Brock Willard editor in chief
“Tar” is a riveting tale of a truly phenomenal artist as she navigates the professional music world and maintains her psyche as she “services the composer.”
The movie, directed by Todd Field, stars Australian actress Cate Blanchett as fictional orchestral conductor and composer Lydia Tar as she prepares for one of the most taxing and high-profile concerts of her career: a full performance of Gustav Mahler’s Symphony No. 5, one of many masterworks in the Western art music canon but especially monumental in its scope. Throughout the film, the pressures Tar faces slowly creep more and more into her psyche as she approaches this incredible performance. She also experiences considerable marital issues, and the stress eats her alive. The film centers on how she’s able to cope (or not) with these pressures and stress.
Firstly, the film is more well done than any music film in a long time. Blanchett went through considerable training to make sure she looks like she is a conductor. There are many movies that feature a conductor or other musicians, but the actors do not have any musical training. Rather than hiring a trained musician as a consultant to make sure they appear realistic in their portrayals, film studios often just tell actors to “fake it.” This often creates performances that are comical at best, insulting at worst to actual musicians. This movie takes great pains to avoid that. One of the actresses in the film is a classically trained cellist turned actress.
The film plays with themes that artists often struggle with. One primary theme is emblazoned in a powerful quote by Blanchett’s character: “If you want to dance the masque, you must service the composer. You must sublimate yourself, your desires, and even your personality in service to the music…” That’s a powerful statement that artists often find themselves grappling with. Musicians often ask themselves if it’s more appropriate to play the piece on the page exactly as written or if it is okay if there is some sort of expressive consideration to be had? The answer is quite unique to each performer, and it’s a question that is especially important to conductors.

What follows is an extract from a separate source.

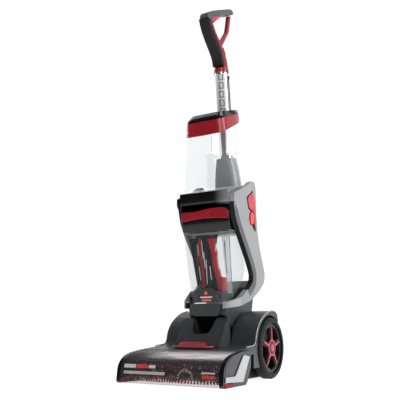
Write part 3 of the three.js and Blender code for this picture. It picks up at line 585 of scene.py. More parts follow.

The struggles that Blanchett’s character goes through are also relatable to a general audience. She slowly begins to lose her mind because of how hard she is driving herself into the intrigue that is inherent in her work. I think any person can relate to the ways that Blanchett tries to cope with her growing stress-induced madness. Think of the last time you felt completely exhausted by your career in a “love-hate” sort of way? You love what you do but there are obviously moments when you feel like if you don’t rest, you might go over the edge and be unable to recover safely. That is what “Tar” is about.
The movie is only in select theatres right now, but it gets a full theatrical release on Oct. 28. It is a movie that you will want to see. Pre-screens of “Tar” give it an A-plus rating and so do I.